159.  Taking the above into account, the Court finds that it has not been established to the required standard of proof of “beyond reasonable doubt” that the security forces were implicated in the deaths of Aslan Israilov and Khasin Yunusov. Nor can the Court conclude that in the present case the burden of proof can be entirely shifted to the Government.

III.  ALLEGED VIOLATION OF ARTICLE 2 OF THE CONVENTION

160.  The applicants complained under Article 2 of the Convention that their relatives had been killed after having been detained by Russian servicemen and that the domestic authorities had failed to carry out an effective investigation of the matter. Article 2 reads:

“1.  Everyone's right to life shall be protected by law. No one shall be deprived of his life intentionally save in the execution of a sentence of a court following his conviction of a crime for which this penalty is provided by law.

2.  Deprivation of life shall not be regarded as inflicted in contravention of this article when it results from the use of force which is no more than absolutely necessary:

(a)  in defence of any person from unlawful violence;

(b)  in order to effect a lawful arrest or to prevent the escape of a person lawfully detained;

(c)  in action lawfully taken for the purpose of quelling a riot or insurrection.”



A.  Alleged violation of the right to life of Magomed Shakhgiriyev, Ali Magomadov, Ismail Umarov and Umalat Abayev

161.  The Court has already found it established that the applicants' relatives' deaths can be attributed to the State.
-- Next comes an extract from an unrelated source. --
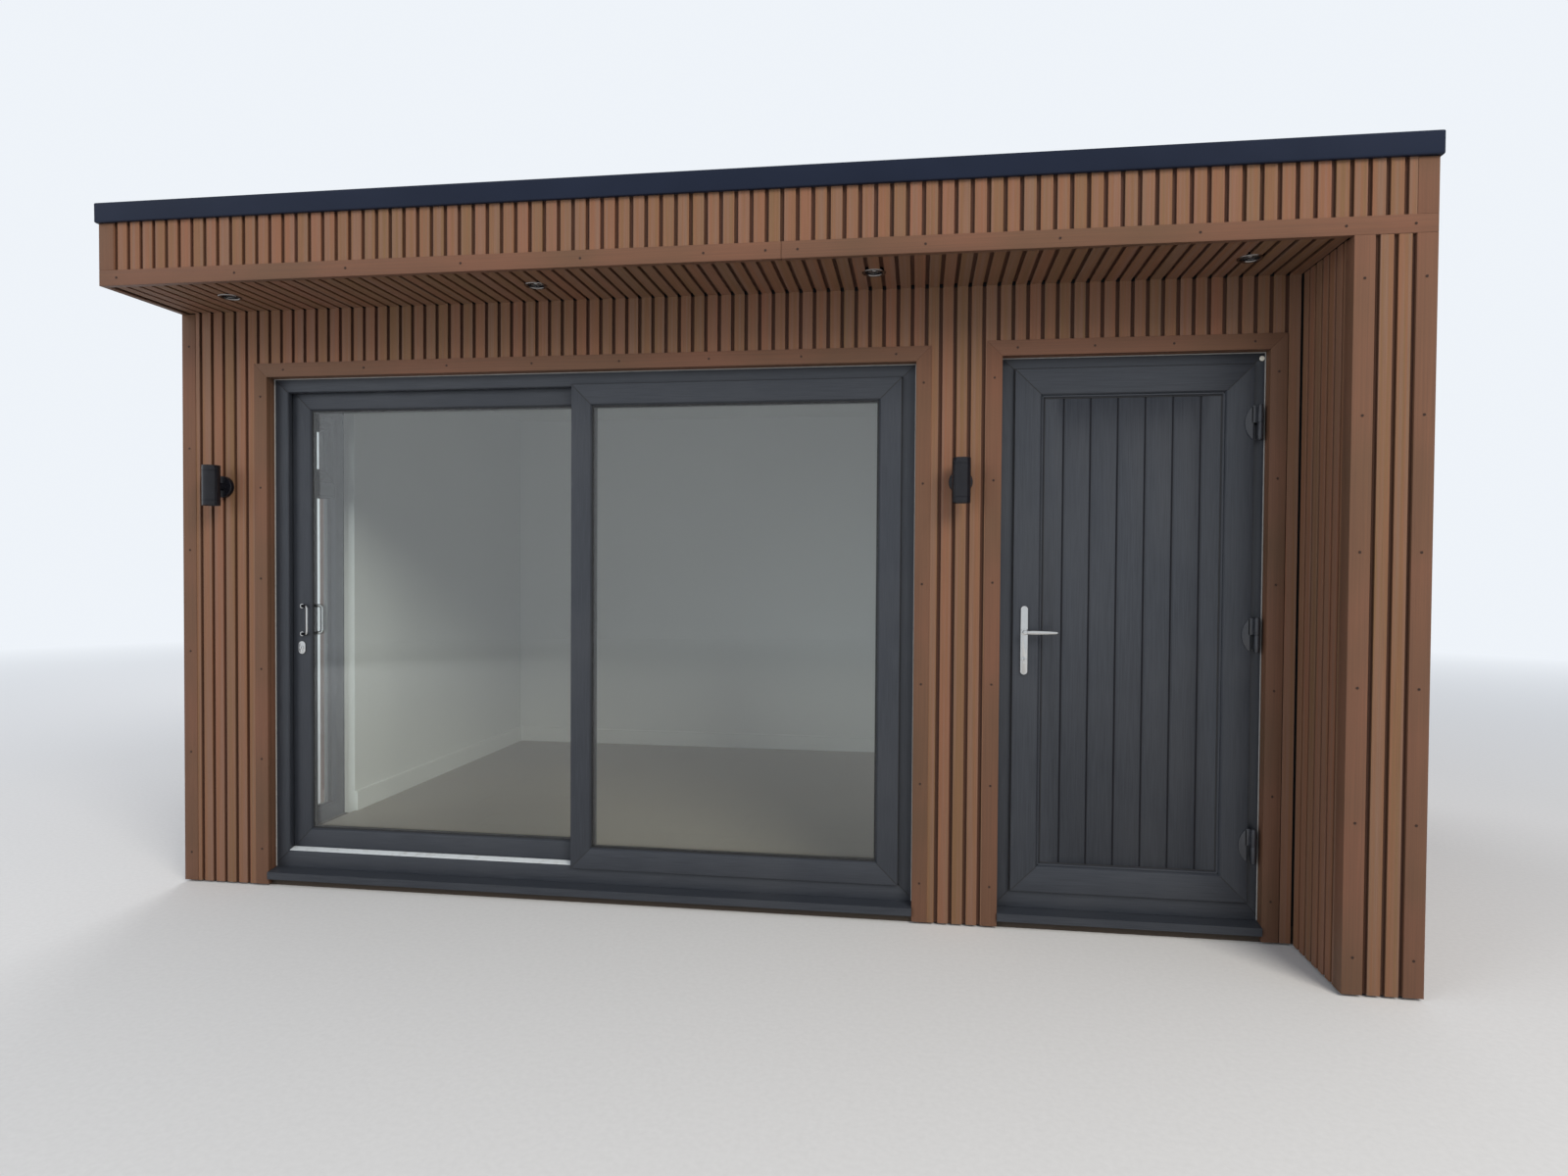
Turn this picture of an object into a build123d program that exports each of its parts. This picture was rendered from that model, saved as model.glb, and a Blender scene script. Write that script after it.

In the absence of any justification in respect of the use of lethal force by State agents, the Court finds that there has been a violation of Article 2 in respect of Magomed Shakhgiriyev, Ali Magomadov, Ismail Umarov and Umalat Abayev.



B.  Alleged violation of the right to life of Aslan Israilov and Khasin Yunusov

162.  The Court has established above that, in the absence of relevant information, it is unable to find that the security forces were implicated in the deaths of the applicants' relatives. In such circumstances the Court finds no State responsibility and thus no violation of the substantive limb of Article 2 in respect of Aslan Israilov and Khasin Yunusov.